Optimizing Travel Payment Practices

January 11, 2021

By Colin Smyth

2020 was one of the most difficult years the travel industry has ever seen. Due to the restrictions in place for much of the year, international travel has taken a significant hit, with airline passenger revenue estimated to decline by as much USD314 billion: approximately 55 percent less than 2019, according to the International Air Transport Association. And Canada is no exception.

Fortunately, despite the gloomy outlook, the travel industry has a long track record of recovering from global crises and challenges. And many believe that it will bounce back again despite the many obstacles posed by COVID-19. Already, we’re seeing agents, operators and providers capitalize on pent-up demand for their services and experiences as travellers plan to get back to what they love in 2021.

But not without some adjustments. Many travel operators have made great efforts to reduce operating costs and streamline operations in an effort to conserve cash and maintain financial health. This will make them stronger and more resilient as travel bounces back in 2021 and beyond.

One area where operators would be well-advised to focus is payment processing costs. While credit cards have historically been the most accepted payment method for travel companies, merchant and bank fees that accompany them have become increasingly complex and can quickly eat away at a company’s revenue.

Additionally, there is an increasing number of disruptive FinTech companies and payment processors whose goal is to simplify the payment process while reducing associated costs. No industry is better suited to take advantage of these opportunities than travel, with its inherently complex and costly international payments.

Three steps to start saving
Here are three steps you can take right away to reduce your international payment processing costs.
1. Understand your fees. Card fees are determined by a number of contributing factors, including the card network, the issuing bank, the type of card being charged and the location of both the merchant and the cardholder. These fees can often range from 2 percent to 5 percent of the total payment. Other methods, such as wire transfers and PayPal, have similar fee structures as well.

Look closely at your acquirer and bank statements to ensure their accuracy and that you fully understand the various fees you may be getting charged, such as scheme fees, interchange fees, payment gateway fees, transfer fees and margins. Make note of any changes month-over-month and be sure to raise any concerns about fees with your bank.

For more help, check out our blog: “Best practices for card payments in the travel industry”.

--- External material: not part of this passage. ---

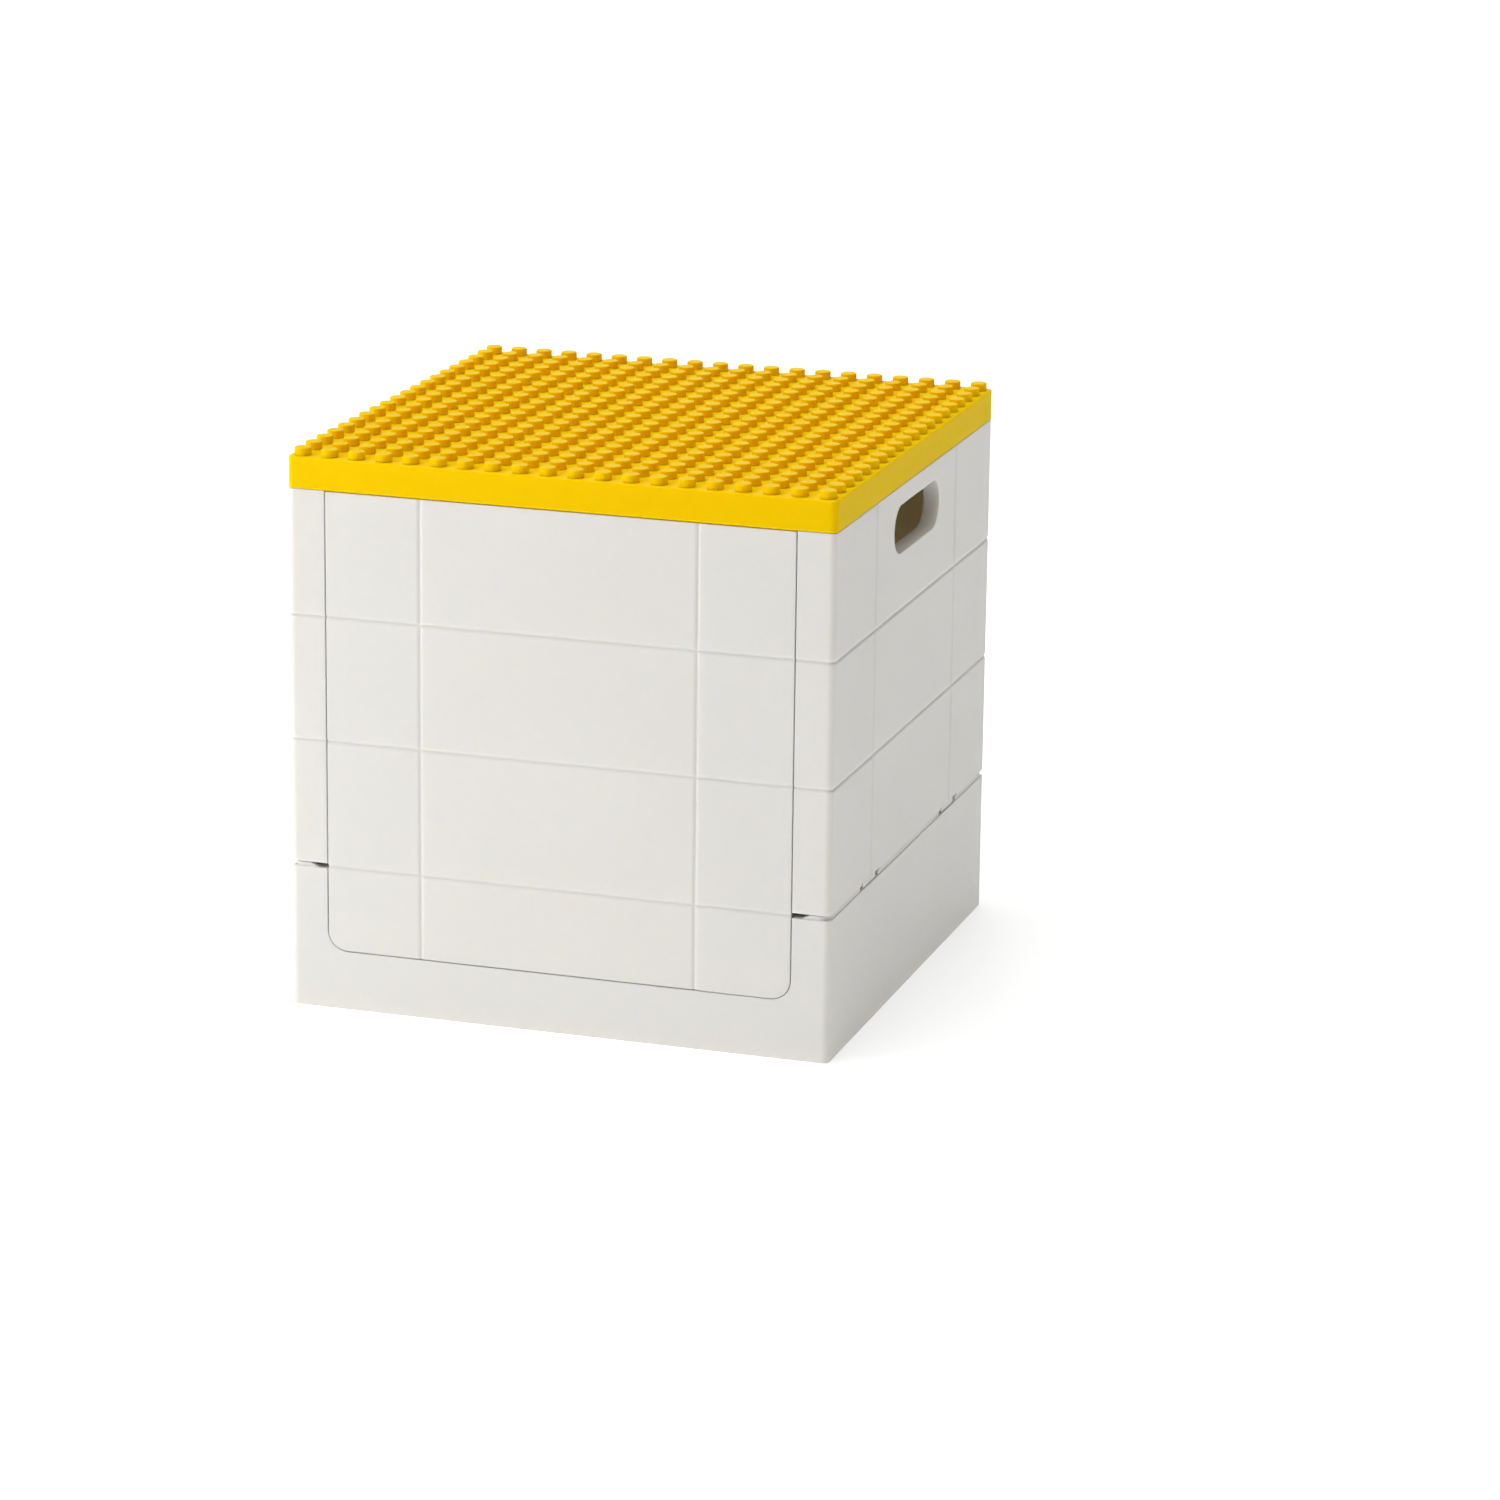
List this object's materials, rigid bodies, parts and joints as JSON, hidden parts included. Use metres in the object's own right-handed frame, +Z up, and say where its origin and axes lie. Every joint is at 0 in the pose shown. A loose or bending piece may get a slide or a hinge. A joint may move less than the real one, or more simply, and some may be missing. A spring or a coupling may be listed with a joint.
{
  "type": "storage box",
  "caption": "Folding storage box: a low tray, hinged front and back panels, end walls with handle holes, and a lift-off studded lid that fits over the rim.",
  "frame": {"origin": "centre of the tray's foot, on the ground under the middle of the box", "axes": "+Z up, -Y towards the viewer's front panel, +X to the right along the front"},
  "size_m": [0.318, 0.318, 0.3225],
  "materials": {
    "box_shell": "satin moulded plastic",
    "lid_cover": "satin moulded plastic",
    "hinge_pin": "satin moulded plastic"
  },
  "bodies": {
    "base": {"base_tray": "box_shell", "left_wall": "box_shell", "right_wall": "box_shell", "front_panel_pin_left": "hinge_pin", "front_panel_pin_right": "hinge_pin", "back_panel_pin_left": "hinge_pin", "back_panel_pin_right": "hinge_pin", "right_wall_pin_front": "hinge_pin", "right_wall_pin_rear": "hinge_pin", "left_wall_pin_front": "hinge_pin", "left_wall_pin_rear": "hinge_pin"},
    "front_panel": {"front_panel": "box_shell"},
    "back_panel": {"back_panel": "box_shell"},
    "lid": {"lid": "lid_cover"}
  },
  "joints": [
    {"name": "lid_lift", "type": "slide", "parent": "base", "child": "lid", "axis": [0, 0, 1], "range_m": [0, 0.15]},
    {"name": "front_panel_fold", "type": "hinge", "parent": "base", "child": "front_panel", "pos_m": [0, -0.1525, 0.0125], "axis": [-1, 0, 0], "range_deg": [0, 90]},
    {"name": "back_panel_fold", "type": "hinge", "parent": "base", "child": "back_panel", "pos_m": [0, 0.1525, 0.0265], "axis": [1, 0, 0], "range_deg": [0, 90]}
  ]
}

2. Compare payment processors. Once you better understand the fees that you may be charged, it is time to compare payment processors. Survey your industry peers to find out what processors are being used by others in the travel space. When you approach a new processor to get pricing, emphasizing things such as your past positive credit history, large potential payment volume and pricing you’ve received from other processors can help provide you leverage in negotiating lower costs. Remember, however, to consider and ask about factors beyond just the processing costs, including availability of merchant/payer support, security features, the payment experience and ease of integration/implementation into your existing processes.

3. Offer multiple payment methods. While credit cards are the most commonly used and widely accepted payment method in the travel industry, now is a good time to consider alternative payment methods as they are often less expensive for you and your guest. These methods may include debit, digital wallets, online currency exchange networks, peer to peer payment apps and local bank transfers (i.e. ACH, SEPA, EFT).

In addition to many of these methods being less expensive, by offering a variety of payment options that are familiar to your guests, acceptance rates will increase, and abandonment will decrease, which can also potentially reduce your costs. Rather than initiating relationships with a variety of payment processors to increase client payment options, seek out a payment processor that provides multiple methods within their platform.

By arming yourself with knowledge about fee structures across methods and platforms, you’ll be better positioned to reduce your costs and improve the payment experience for your valued customers. Even smaller travel companies can save tens of thousands of dollars and euros a year this way.

Colin Smyth is senior director of travel, Flywire.